The penultimate dish was beef with bok choy, which was interesting to say the least. I’m sure beef can be paired with any vegetable, but having seen it being paired with gai lan for so long, this just seems an odd choice. The same can be said about the bok choy, but I’m more used to bok choy being paired with shitake mushroom caps and enoki mushrooms. This dish just seemed to be a little disparate.
The final dish was duck in udon noodles. The udon noodles, as my sister pointed out are the kinds kept in a vacuum sealed plastic bag filled with liquid preservative that has a distinctly sour taste. Though it was clear that the noodles had been rinsed, the acidic flavour of the preservatives have leached into them, leaving a subtle aftertaste that was not altogether unpleasant or pleasant.
There was also a dessert, described as “daily dessert” on the menu, but we all know that means some kind of sweet soup, the most common being red bean (because it’s one of the cheapest ingredients).
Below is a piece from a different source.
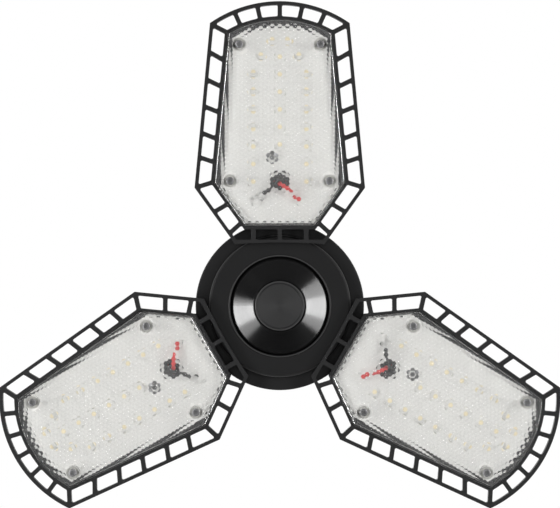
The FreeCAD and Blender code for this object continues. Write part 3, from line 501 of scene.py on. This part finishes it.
@dataclass(frozen=True)
class Clear(Finish):
    """Clear plastic that lets the lamps' light through to what it covers."""

    index: float = 1.5
    milk: float = 0.002
    palest: Colour = (0.97, 0.97, 0.97)
    milk_colour: Colour = (0.9, 0.9, 0.9)
    shadow: Colour = (0.93, 0.93, 0.93)
    haze_size: float = 9 * MM
    haze_gloss: float = 0.02
    wave_size: float = 12 * MM
    wave_depth: float = 0.02 * MM

    def lay(self, graph: Graph) -> None:
        """Fills the tree.

        Args:
            graph: the tree to fill.
        """
        point = graph.place()
        haze = graph.noise(point, self.haze_size, 3.0)
        plastic = graph.surface(
            Base_Color=graph.tint(haze, self.colour, self.palest),
            Roughness=self.roughness + self.haze_gloss * haze,
            Normal=graph.relief(graph.noise(point, self.wave_size), self.wave_depth),
            Transmission_Weight=1.0, IOR=self.index)
        milky = graph.node("ShaderNodeBsdfDiffuse", {}, {"Color": (*self.milk_colour, 1.0)})
        plastic = graph.node("ShaderNodeMixShader", {}, {0: self.milk, 1: plastic, 2: milky})
        shadow = graph.node("ShaderNodeLightPath", output="Is Shadow Ray")
        gap = graph.node("ShaderNodeBsdfTransparent", {}, {"Color": (*self.shadow, 1.0)})
        graph.close(graph.node("ShaderNodeMixShader", {}, {0: shadow, 1: plastic, 2: gap}))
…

It was decent, but not the best I’ve had.
We pretty much ate everything and there wasn’t much to pack home. Considering the price and how much we normally spend when we go out for dinner as a family, we usually have twice as much packed away.
Near the end of the meal, pictures were getting hard to take because my hands/fingers were covered in oil, hoisin sauce, lobster, grouper, etc., so I do apologize if the quality of the photos suffered because of it.
Overall, the meal was pretty decent. By the time we were mid-way through the meal, the restaurant got very busy. Service wasn’t spectacular, even for a Chinese restaurant, where I don’t expect very much, it wasn’t very good. I’m not sure I’ll be coming back here.